On its own, a shirt like this does not rise to the level of something that Pharos would ordinarily document. It reads like a simple piece of pro-military propaganda, like the several other shirts that Warrior XII sells with the slogan MOLON LABE (a favorite phrase for advocates of unrestricted gun ownership). But Warrior XII also sells a “Thin Blue Line Law Enforcement Edition” of the “American Spartan Shirt” which is identical to the “Classic” version except that a stripe on the American flag is blue. This shirt, with the same poem, makes police officers, not US Military personnel abroad, “all that stand between the monsters and the weak.” The “monsters” in the original shirt were terrorists bent on killing innocent civilians. But who are the “monsters” in the law enforcement version of the shirt? The black and Latino people that American police disproportionately target. Warrior XII’s celebration of firearms and glorification of violence in connection with law enforcement is particularly disturbing given that United States law enforcement officers kill more people than any other country’s police and that most of the people they kill are people of color.

Other shirts on the site intersect with the symbols and cultural narratives of white supremacy. The “SPQR” shirt is part of the site’s “Legendary Warriors” series and “represents the icon for one of the strongest and most lethal forces to ever walk the earth.” The SPQR logo, however, is also a favorite symbol of white nationalists.

Not all of Warrior XII’s shirts engage classical antiquity, but several others in the “legendary warriors” line engage elements of history that white supremacists admire. The “American Viking” shirt with the slogan “Victory or Valhalla” is intended, according to the site, as a “tribute to fearless American warriors who know that it is better to die with honor in battle than to live in shame as a coward,” but the Vikings are also a favorite touchstone of white supremacist groups. The man who killed William Lewis Corporon, Reat Griffin Underwood, and Terri LaManno at a Jewish Community Center in Kansas wrote that “Valhalla does not accept Negroes. There’s a sign over the pearly gates there which reads, ‘Whites only.’”

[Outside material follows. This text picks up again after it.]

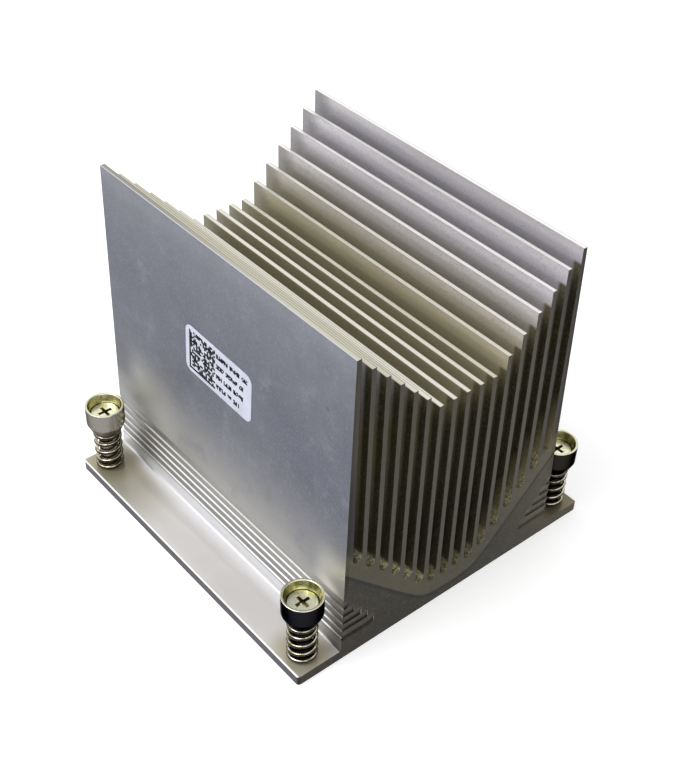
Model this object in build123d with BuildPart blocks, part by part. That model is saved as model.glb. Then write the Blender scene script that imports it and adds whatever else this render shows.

Several shirts on the site also promote xenophobia through references to the Crusades, such as “The Crusader,” which shows a stereotyped image of a Knight Templar in front of an American flag with a quote from the Psalms (also available in a “Thin Blue Line” edition); there is also an “American Crusader” shirt with a different scene and a “Texas Crusader” shirt with the Texas flag. But the xenophobia of these shirts is most apparent in the “Deus Vult” shirt. This is emblazoned with several Latin mottoes associated with the Crusades, including Deus Vult“God Wills It,” the supposed battle cry of the crusaders. The Crusades themselves, and this phrase in particular, are frequently invoked by xenophobic and islamophobic groups in order to create a false analogy between the military expansion of Islamic states in the Medieval Period and the contemporary refugee crisis. The site also features a full line of anti-immigration shirts, including one with the slogan “Warning: Entering the United States illegally may cause separation anxiety,” a callous endorsement of the Trump administration’s inhumane policy of separating immigrant children from their families, a policy that has continued despite a court order ending it.

Warrior XII’s designs most leave their hateful politics implicit, but on social media they are more obvious. Paging through Warrior XII’s Facebook feed we found misogyny:

And we found several posts that describe immigrants coming to the United States as “invaders” and “attackers”:

Equating immigration with an “attack” and immigrants with “invaders” is the same language commonly found on xenophobic hate sites, which often assert a similarity between modern immigrants and the so-called “barbarians” who supposedly caused the fall of the Roman Empire. It’s also the language used by the man who killed eleven people in a Pittsburgh synogogue on October 27, 2018.

These posts don’t make a connection to classical antiquity, but one about (now formerUnited States Secretary of Defense James Mattis’s decision to send military personnel to the US-Mexico border does.

This image justifies the deployment of military force against unarmed, impoverished immigrants by calling them “invaders” and endorses it by representing Mattis as an ancient Spartan soldier, such as those that many hate groups admire.

Other posts on social media are less obviously hateful but nevertheless demonstrate Warrior XII’s attempts to attach the prestige of classical antiquity to its brand, such as this quote wrongly attributed to Alexander III of Macedon, who is also a favorite historical figure of white supremacists that Pharos has documented.

Warrior XII says the site was “founded during a time when the nation seemed to turn against law enforcement” and touts itself as a strong supporter of law enforcement, “put[ting] a lot of time and money into organizations that give back such as Blue Lives Matter and Back the Blue 5K.” Even this is a coded invitation to hatred: “Blue Lives Matter” is a racist movement that hinders, rather than helps, progress toward criminal justice reform by attempting to deny the fundamental injustice of the way policing is currently conducted in the United States. A brand like Warrior XII — one that celebrates violence, promotes racism and xenophobia toward those that law enforcement are commonly assumed to be protecting, and, perhaps most dispicably of all, profits from those who either endorse these views or buy their products without being aware of their associations — isn’t the kind of support our police officers need, or should want.


Warrior XII makes money by selling their hateful merchandise. To avoid generating traffic for their site we’ve linked above to archived images of their site.